One of the dead was on Thursday identified as US citizen Jimmy Hill, 67, from Minnesota. His family said he had been living in Chernihiv for 25 years and worked as a teacher. Mr Hill had been caring for his partner, who was undergoing treatment at a local hospital. His sister Katya told Minnesota TV station KARE 11 that his death had been confirmed to the family by the US Embassy.

For the last few weeks, Mr Hill had been describing conditions in the city on Facebook, saying there was machine gun fire outside the hospital. On March 3 he wrote: "I can see an orange sky over city. They are trying to terrorise the population here. Most people in hospital too tired or sick to go in cold basement bunker."
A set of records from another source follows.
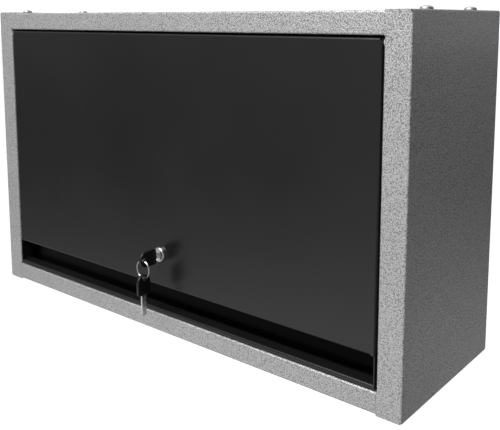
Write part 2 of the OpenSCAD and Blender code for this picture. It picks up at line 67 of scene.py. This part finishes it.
# ---- Shader building blocks

def node_adder(tree):
    """A helper that adds a node to tree, with its settings, and links sources into its sockets."""
    def add(kind, links=(), **settings):
        node = tree.nodes.new(kind)
        for key, value in settings.items():
            if hasattr(node, key):
                setattr(node, key, value)
            else:
                node.inputs[key.replace("_", " ")].default_value = value
        for socket, source in dict(links).items():
            tree.links.new(source, node.inputs[socket])
        return node

    return add


def new_material(name):
    """A material with an empty node tree, its Principled shader and a helper that adds nodes."""
    mat = bpy.data.materials.new(name)
    mat.use_nodes = True
    tree = mat.node_tree
    tree.nodes.clear()
    out = tree.nodes.new("ShaderNodeOutputMaterial")
    shader = tree.nodes.new("ShaderNodeBsdfPrincipled")
    tree.links.new(shader.outputs["BSDF"], out.inputs["Surface"])
    return mat, tree, shader, node_adder(tree)


def ramp(add, source, stops):
    """A colour ramp from source through (position, grey or colour) stops."""
    node = add("ShaderNodeValToRGB", {"Fac": source})
    elements = node.color_ramp.elements
    while len(elements) < len(stops):
        elements.new(0.5)
    for element, (at, value) in zip(elements, stops):
        element.position = at
        element.color = (*value, 1) if hasattr(value, "__len__") else (value, value, value, 1)
    return node.outputs["Color"]


def object_noise(add, scale, detail=2.0, roughness=0.5, stretch=None):
    """Noise in the object's own metres: about scale cells a metre, times stretch along each axis."""
    place = add("ShaderNodeTexCoord").outputs["Object"]
    if stretch:
        mapping = add("ShaderNodeMapping", {"Vector": place})
        mapping.inputs["Scale"].default_value = stretch
        place = mapping.outputs["Vector"]
    noise = add("ShaderNodeTexNoise", {"Vector": place},
                Scale=scale, Detail=detail, Roughness=roughness)
    return noise.outputs["Fac"]


def bump(add, tree, shader, height, depth, strength=1.0):
    """Relief of the given depth in metres on the shader."""
    node = add("ShaderNodeBump", {"Height": height}, Strength=strength, Distance=depth)
    tree.links.new(node.outputs["Normal"], shader.inputs["Normal"])


# ---- Materials

ISLANDS = 820           # hammertone islands a metre


def hammertone():
    """Silver-grey hammertone paint: small smooth islands of flake with darker creases between them."""
    mat, tree, shader, add = new_material("grey_hammertone")
    place = add("ShaderNodeTexCoord").outputs["Object"]
    wander = add("ShaderNodeTexNoise", {"Vector": place}, Scale=ISLANDS * 0.8, Detail=1.0)
    offset = add("ShaderNodeVectorMath", {0: wander.outputs["Color"]}, operation="SCALE")
    offset.inputs["Scale"].default_value = 0.9 / ISLANDS
    moved = add("ShaderNodeVectorMath", {0: place, 1: offset.outputs[0]}, operation="ADD")
    cells = add("ShaderNodeTexVoronoi", {"Vector": moved.outputs[0]}, feature="SMOOTH_F1",
                Scale=ISLANDS, Smoothness=0.35)
    creases = cells.outputs["Distance"]
    island = ramp(add, creases, [(0.18, 1.0), (0.62, 0.0)])
    cloud = object_noise(add, 7, detail=3)
    shade = ramp(add, creases, [(0.16, 0.70), (0.42, 0.61), (0.60, 0.41), (0.75, 0.28)])
    drift = ramp(add, cloud, [(0.3, 0.93), (0.7, 1.0)])
    tint = add("ShaderNodeMix", data_type="RGBA", blend_type="MULTIPLY")
    tint.inputs["Factor"].default_value = 1
    tree.links.new(shade, tint.inputs["A"])
    tree.links.new(drift, tint.inputs["B"])
    tree.links.new(tint.outputs["Result"], shader.inputs["Base Color"])
    tree.links.new(ramp(add, creases, [(0.2, 0.30), (0.6, 0.42)]), shader.inputs["Roughness"])
    shader.inputs["Metallic"].default_value = 0.38
    shader.inputs["Coat Weight"].default_value = 0.40
    shader.inputs["Coat Roughness"].default_value = 0.18
    bump(add, tree, shader, island, 0.30 * MM, 0.55)
    return mat


def black_powder_coat():
    """Smooth satin black, with faint orange peel and hardly visible clouding. The back of the finger
    recess is painted shade: a near-black metallic that reflects next to nothing."""
    mat, tree, shader, add = new_material("black_powder_coat")
    peel = object_noise(add, 700, detail=1.0)
    cloud = object_noise(add, 5, detail=4)
    openings = {o["name"]: o["box_m"] for o in frame["record"]["physics"]["openings"]}
    recess = openings["finger_recess"]
    place = add("ShaderNodeSeparateXYZ", {"Vector": add("ShaderNodeTexCoord").outputs["Object"]})

    def beyond(axis, start, end):
        """0 at start and 1 from end on, in metres along an axis of the object."""
        spread = add("ShaderNodeMapRange", {"Value": place.outputs[axis]})
        spread.inputs["From Min"].default_value = start
        spread.inputs["From Max"].default_value = end
        return spread.outputs["Result"]

    # Painted shade: behind the finger recess's back face and below its top, the paint is made near black and
    # metallic, so it reflects next to nothing and reads as a shadowed hollow.
    depth = beyond("Y", recess[1][1] + 0.3 * MM, recess[1][1] + 1.0 * MM)
    below = beyond("Z", recess[1][2] + 0.8 * MM, recess[1][2])
    recess_painted_shade = add("ShaderNodeMath", {0: depth, 1: below}, operation="MULTIPLY").outputs[0]
    black = ramp(add, cloud, [(0.3, 0.0095), (0.7, 0.0125)])
    # Painted shade: the recess mask blends the paint towards 0.003 black.
    colour = add("ShaderNodeMix", {"Factor": recess_painted_shade, "A": black}, data_type="RGBA")
    colour.inputs["B"].default_value = (0.003, 0.003, 0.003, 1)
    tree.links.new(colour.outputs["Result"], shader.inputs["Base Color"])
    tree.links.new(recess_painted_shade, shader.inputs["Metallic"])
    tree.links.new(ramp(add, cloud, [(0.3, 0.24), (0.7, 0.30)]), shader.inputs["Roughness"])
    bump(add, tree, shader, peel, 0.04 * MM, 0.2)
    return mat


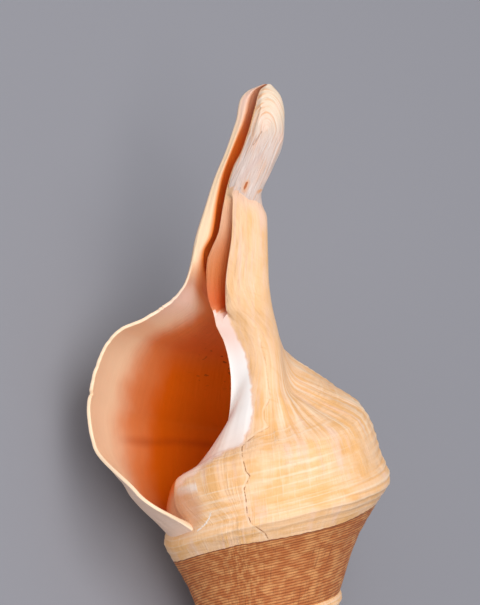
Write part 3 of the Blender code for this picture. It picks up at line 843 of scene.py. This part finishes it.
def linear(colour):
    """Scene-linear colour of 8-bit screen values."""
    shares = [c / 255.0 for c in colour]
    return [c / 12.92 if c <= 0.04045 else ((c + 0.055) / 1.055) ** 2.4 for c in shares] + [1.0]


class Finish:
    """One material's node tree, built by short calls; base is its colour so far."""

    def __init__(self, name):
        self.material = bpy.data.materials.new(name)
        self.material.use_nodes = True
        self.tree = self.material.node_tree
        self.shader = self.tree.nodes["Principled BSDF"]

    def put(self, socket, value):
        if isinstance(value, bpy.types.NodeSocket):
            self.tree.links.new(value, socket)
        else:
            socket.default_value = value

    def mask(self, name):
        node = self.tree.nodes.new("ShaderNodeAttribute")
        node.attribute_name = name
        return node.outputs["Fac"]

    def calc(self, operation, first, second=0.0):
        node = self.tree.nodes.new("ShaderNodeMath")
        node.operation = operation
        self.put(node.inputs[0], first)
        self.put(node.inputs[1], second)
        return node.outputs[0]

    def times(self, first, *others):
        for other in others:
            first = self.calc("MULTIPLY", first, other)
        return first

    def plus(self, first, *others):
        for other in others:
            first = self.calc("ADD", first, other)
        return first

    def absolute(self, value):
        return self.calc("ABSOLUTE", value)

    def between(self, value, low, high):
        """0 below low and 1 above high, smooth between; low may be the larger."""
        node = self.tree.nodes.new("ShaderNodeMapRange")
        node.interpolation_type = "SMOOTHSTEP"
        self.put(node.inputs["Value"], value)
        if low < high:
            self.put(node.inputs["From Min"], low)
            self.put(node.inputs["From Max"], high)
            return node.outputs["Result"]
        self.put(node.inputs["From Min"], high)
        self.put(node.inputs["From Max"], low)
        self.put(node.inputs["To Min"], 1.0)
        self.put(node.inputs["To Max"], 0.0)
        return node.outputs["Result"]

    def place(self, x, y):
        node = self.tree.nodes.new("ShaderNodeCombineXYZ")
        self.put(node.inputs[0], x)
        self.put(node.inputs[1], y)
        return node.outputs[0]

    def grain(self, place, detail=2.0):
        """Noise from 0 to 1 at a place whose units are the noise's cells."""
        node = self.tree.nodes.new("ShaderNodeTexNoise")
        self.put(node.inputs["Vector"], place)
        self.put(node.inputs["Scale"], 1.0)
        self.put(node.inputs["Detail"], detail)
        return node.outputs["Fac"]

    def stretched(self, x, x_scale, y, y_scale, detail=2.0):
        """Noise stretched along one of two masks."""
        return self.grain(self.place(self.times(x, x_scale), self.times(y, y_scale)), detail)

    def mix(self, share, first, second):
        node = self.tree.nodes.new("ShaderNodeMix")
        node.data_type = "RGBA"
        self.put(node.inputs["Factor"], share)
        self.put(node.inputs["A"], linear(first) if isinstance(first, tuple) else first)
        self.put(node.inputs["B"], linear(second) if isinstance(second, tuple) else second)
        return node.outputs["Result"]

    def tint(self, colour, other, share, strength):
        """A colour taken towards another by a share times a strength."""
        return self.mix(self.times(share, strength), colour, other)

    def lay(self, colour, share, *strengths):
        """Lay a colour over the finish's own by a share, times any strengths."""
        self.base = self.mix(self.times(share, *strengths), self.base, colour)

    def blend(self, share, first, second):
        """A number that goes from first to second."""
        node = self.tree.nodes.new("ShaderNodeMix")
        self.put(node.inputs["Factor"], share)
        self.put(node.inputs["A"], first)
        self.put(node.inputs["B"], second)
        return node.outputs["Result"]

    def join(self, roughness, height, distance):
        """Give the shader its colour, a roughness and a bump; returns the material."""
        node = self.tree.nodes.new("ShaderNodeBump")
        self.put(node.inputs["Strength"], 1.0)
        self.put(node.inputs["Distance"], distance)
        self.put(node.inputs["Height"], height)
        self.put(self.shader.inputs["Base Color"], self.base)
        self.put(self.shader.inputs["Roughness"], roughness)
        self.put(self.shader.inputs["Normal"], node.outputs[0])
        return self.material


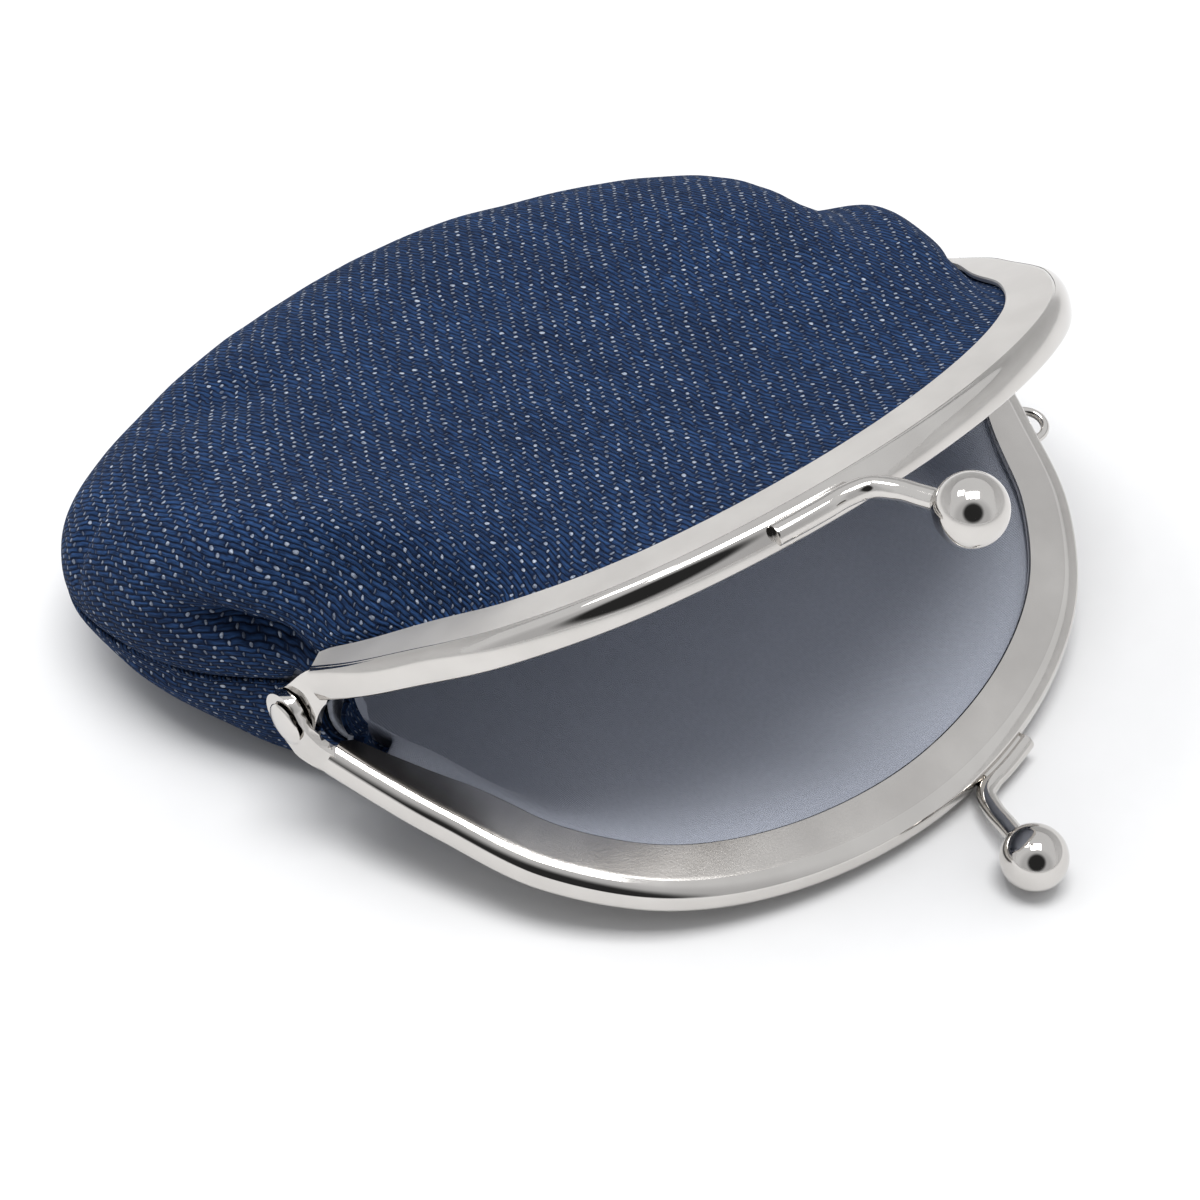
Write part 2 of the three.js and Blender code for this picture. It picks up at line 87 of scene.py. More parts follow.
bpy.ops.object.camera_add(location=hinge + camera_from_hinge, rotation=(camera_pitch, 0, camera_heading))
camera = bpy.context.object
camera.name = "camera"
camera.data.lens = 78
camera.data.sensor_width = 36
camera.data.clip_start = 0.01
scene.camera = camera
print("camera is", round(camera_from_hinge.length / MM), "mm from the hinge")

# %% [markdown]
# ## Helpers for working as by hand
#
# Blender's operators act on what is selected. These few helpers select one thing, apply its place to its
# mesh and join pieces, so that the cells below stay short.

# %% Select, apply, join


def only(piece):
    if bpy.context.object and bpy.context.object.mode != "OBJECT":
        bpy.ops.object.mode_set(mode="OBJECT")
    bpy.ops.object.select_all(action="DESELECT")
    piece.select_set(True)
    bpy.context.view_layer.objects.active = piece


def settle(piece):
    only(piece)
    bpy.ops.object.transform_apply(location=True, rotation=True, scale=True)


def apply_modifiers(piece):
    only(piece)
    for modifier in list(piece.modifiers):
        bpy.ops.object.modifier_apply(modifier=modifier.name)


def join(name, pieces):
    only(pieces[0])
    for piece in pieces[1:]:
        piece.select_set(True)
    bpy.ops.object.join()
    whole = bpy.context.object
    whole.name = name
    whole.data.name = name
    return whole


def outward_normals(piece, merge=1e-6):
    only(piece)
    bpy.ops.object.mode_set(mode="EDIT")
    bpy.ops.mesh.select_all(action="SELECT")
    bpy.ops.mesh.remove_doubles(threshold=merge)
    bpy.ops.mesh.normals_make_consistent(inside=False)
    bpy.ops.object.mode_set(mode="OBJECT")


def smooth(piece, angle):
    only(piece)
    bpy.ops.object.shade_smooth_by_angle(angle=math.radians(angle))


def triangles(piece):
    return sum(len(polygon.vertices) - 2 for polygon in piece.data.polygons)


# %% [markdown]
# ## The arch
#
# Each half of the frame is one strip bent to an arch, from hinge to hinge. Its line is a smooth curve
# through a few points, given as shares of the arch's half width and reach. At each point the curve heads
# the way its two neighbours lie. It is then cut into steps of equal length, because an even mesh reflects
# evenly. At the hinge the upper half is narrower by one ear and a gap, so that its ears lie inside the
# lower half's.

# %% Draw the arch's line
arch_half_width = 39.0
arch_reach = 40.0
hinge_half_width = 42.6
ear_proud = 0.35
ear_flat = 1.5
ear_sheet = 0.9
gap = 0.15
arch_shares = [(1.020, 0.232), (0.966, 0.375), (0.859, 0.605), (0.653, 0.815), (0.355, 0.950), (0.0, 1.0)]
fine_steps = 200


def through(points, count):
    """Evenly spaced points on a smooth curve through the given ones."""
    points = np.array(points, float)
    last = len(points) - 1
    fine = np.linspace(0, last, fine_steps * last + 1)
    at = np.minimum(fine.astype(int), last - 1)
    w = (fine - at)[:, None]
    before = points[np.maximum(at - 1, 0)]
    start, end = points[at], points[at + 1]
    after = points[np.minimum(at + 2, last)]
    leave, arrive = (end - before) / 2, (after - start) / 2
    cubic = 2 * start - 2 * end + leave + arrive
    square = 3 * end - 3 * start - 2 * leave - arrive
    curve = cubic * w**3 + square * w**2 + leave * w + start
    run = np.concatenate([[0], np.cumsum(np.linalg.norm(np.diff(curve, axis=0), axis=1))])
    even = np.linspace(0, run[-1], count)
    return np.stack([np.interp(even, run, curve[:, k]) for k in range(curve.shape[1])], 1)


def arch_line(inset, count):
    """Spine line of one half: x across, y towards the mouth as a minus, from near leg to far leg."""
    ear_x = hinge_half_width - inset - ear_proud
    side = [(ear_x, -ear_flat)] + [(a * arch_half_width, -r * arch_reach) for a, r in arch_shares]
    other = [(-x, y) for x, y in side[:-1]]
    return through(other + side[::-1], count)


upper_inset = ear_sheet + gap
arch_length = np.linalg.norm(np.diff(arch_line(0, 400), axis=0), axis=1).sum()
print("arch length, mm:", round(float(arch_length), 1))

# %% [markdown]
# ## The channel
#
# The strip is folded to a U: two walls that hold the cloth, and a convex bead between them, the spine. A
# crease parts the outer wall from the bead, and that wall leans, lowest at the crease. On its other side
# the bead drops steeply, turns to a nearly flat shoulder and runs out in the inner wall. All of this shows,
# because polished metal makes a bright or a dark line of every turn.
#
# The section is drawn as depth inwards from the arch's line, and height off the hinge plane. Each run of
# the shoulder has a tilt at its start, a tilt at its end and a length.

# %% Draw the channel's section
channel_width = 4.1
sheet = 0.6
wall_height = 4.9
wall_height_at_hinge = 2.3
wall_rise = 20.0
wall_corner = 1.6
wall_cut = 0.9
wall_start = 4.3
half_gap = 0.8
spine_bulge = 1.0
spine_back = 0.9
spine_edge = 0.45
spine_turn = 0.86 * math.pi
edge_round = 0.13
crease = [(0.72, 0.0), (0.62, 0.02), (0.54, 0.08), (0.46, 0.14), (0.39, 0.12)]
splay = 0.62
shoulder_runs = [(90, 70, 1.35), (70, 30, 0.35), (30, 10, 1.20), (10, 0, 0.50)]
shoulder_steps = 6
spine_steps = 14
spine_low = 0.05
inner_setback = 0.8


def channel_section():
    """The section's outline, and the depth at which the shoulder runs out."""
    half = channel_width / 2
    points = [(wall_height - edge_round, channel_width)]
    points += [(depth, channel_width - splay - down) for depth, down in crease]
    for i in range(spine_steps // 2 + 1):
        turn = (0.5 - i / spine_steps) * spine_turn
        depth = spine_edge - spine_bulge * (math.cos(turn) - math.cos(spine_turn / 2))
        points.append((depth, half + (half - splay - spine_low) * math.sin(turn)))
    for start, end, run in shoulder_runs:
        for i in range(shoulder_steps):
            tilt = math.radians(start + (end - start) * (i + 0.5) / shoulder_steps)
            depth, height = points[-1]
            depth += run / shoulder_steps * math.cos(tilt)
            height -= run / shoulder_steps * math.sin(tilt)
            points.append((depth, max(height, 0)))
    run_out = points[-1][0]
    for low, high, outer in [(0, sheet, False), (channel_width - sheet, channel_width, True)]:
        rim = [(wall_height - edge_round, low), (wall_height, low + edge_round),
               (wall_height, high - edge_round), (wall_height - edge_round, high)]
        inside = [(spine_back, low - splay) if outer else (spine_back + inner_setback, high)]
        points += inside + rim[:-1] if outer else rim + inside
    return points, run_out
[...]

Instructions on how to use of Molotov Cocktails on Russian tanks, on display in Zaporizhzhia - Simon Townsley/The Telegraph
Instructions on how to use of Molotov Cocktails on Russian tanks, on display in Zaporizhzhia - Simon Townsley/The Telegraph

Mr Chaus said civilians were hiding in basements and shelters without access to utilities in the city of 280,000 people. “The city has never known such nightmarish, colossal losses and destruction,” he said. Chernihiv, which is close to the borders with Belarus and Russia, was among the first Ukrainian cities to come under attack from Russian forces when the invasion began three weeks ago. 

Officials also said 21 people had been killed by Russian artillery that destroyed a school and a community centre in Merefa, near the northeast city of Kharkiv. Merefa Mayor Veniamin Sitov said the attack occurred just before dawn on Thursday. In eastern Ukraine, a municipal pool complex where pregnant women and women with children were taking shelter was also hit on Wednesday, according to Pavlo Kyrylenko, head of the Donetsk regional administration. 

There was no word on casualties in that strike. Those finally reaching safety in Zaporizhzhia after fleeing Mariupol said many of those left behind were elderly, or did not have access to transport. One woman, called Olga, broke down when recounting how her elderly parents had decided to stay. “Many of the people who are left, they are very old. They have no opportunity to leave.”